The Economic Survey 2025–26 underlines that well-designed PPP frameworks are critical to improving service delivery across sectors such as roads, ports, power and urban infrastructure.

The Survey notes that the effectiveness of PPPs depends heavily on strong institutional mechanisms, predictable financial support and the use of standardised contractual frameworks.

On the global stage, India continues to rank among the top five destinations for private investment in infrastructure among low- and middle-income economies.

According to the World Bank’s Private Participation in Infrastructure Report 2024, the country accounted for more than 90 per cent of South Asia’s total private infrastructure investment.

Domestically, this momentum is reflected in a steady rise in project approvals by the Public–Private Partnership Appraisal Committee.

Following the Union Budget 2025–26, the government has drawn up a three-year PPP project pipeline comprising 852 projects across central ministries and States and Union Territories, with a combined value exceeding Rs 17 lakh crore.

In parallel, a dedicated PPP pipeline covering 13,400 km of projects worth an estimated Rs 8.3 lakh crore has been identified for development over the next three years, signalling a sustained push to crowd in private investment for India’s next phase of infrastructure growth.

As part of the privatisation and asset monetisation roadmap, the first public Infrastructure Investment Trust (InvIT) is planned for launch in 2026, building on the Rs 1.52 lakh crore already mobilised through Toll-Operate-Transfer projects and private InvITs.
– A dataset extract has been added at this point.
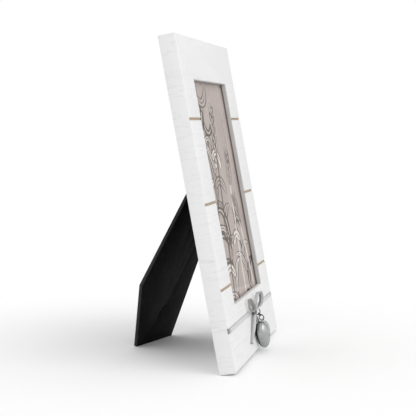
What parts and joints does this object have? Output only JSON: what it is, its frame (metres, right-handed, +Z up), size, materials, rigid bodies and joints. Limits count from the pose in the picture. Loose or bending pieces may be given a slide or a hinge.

India currently deploys a wide range of PPP models, including management contracts such as Build-Operate-Transfer (BOT), Design-Build-Finance-Operate-Transfer (DBFOT), the Hybrid Annuity Model (HAM) and Toll-Operate-Transfer (TOT).

Within the BOT structure, projects are executed either under a toll-based model or an annuity-based model, with the key difference being how traffic risk is allocated between the public and private partners.

Instruments such as the Model Request for Qualification (RfQ), Model Request for Proposal (RfP) and Model Concession Agreements (MCAs) have helped bring greater transparency, consistency and investor confidence to project execution.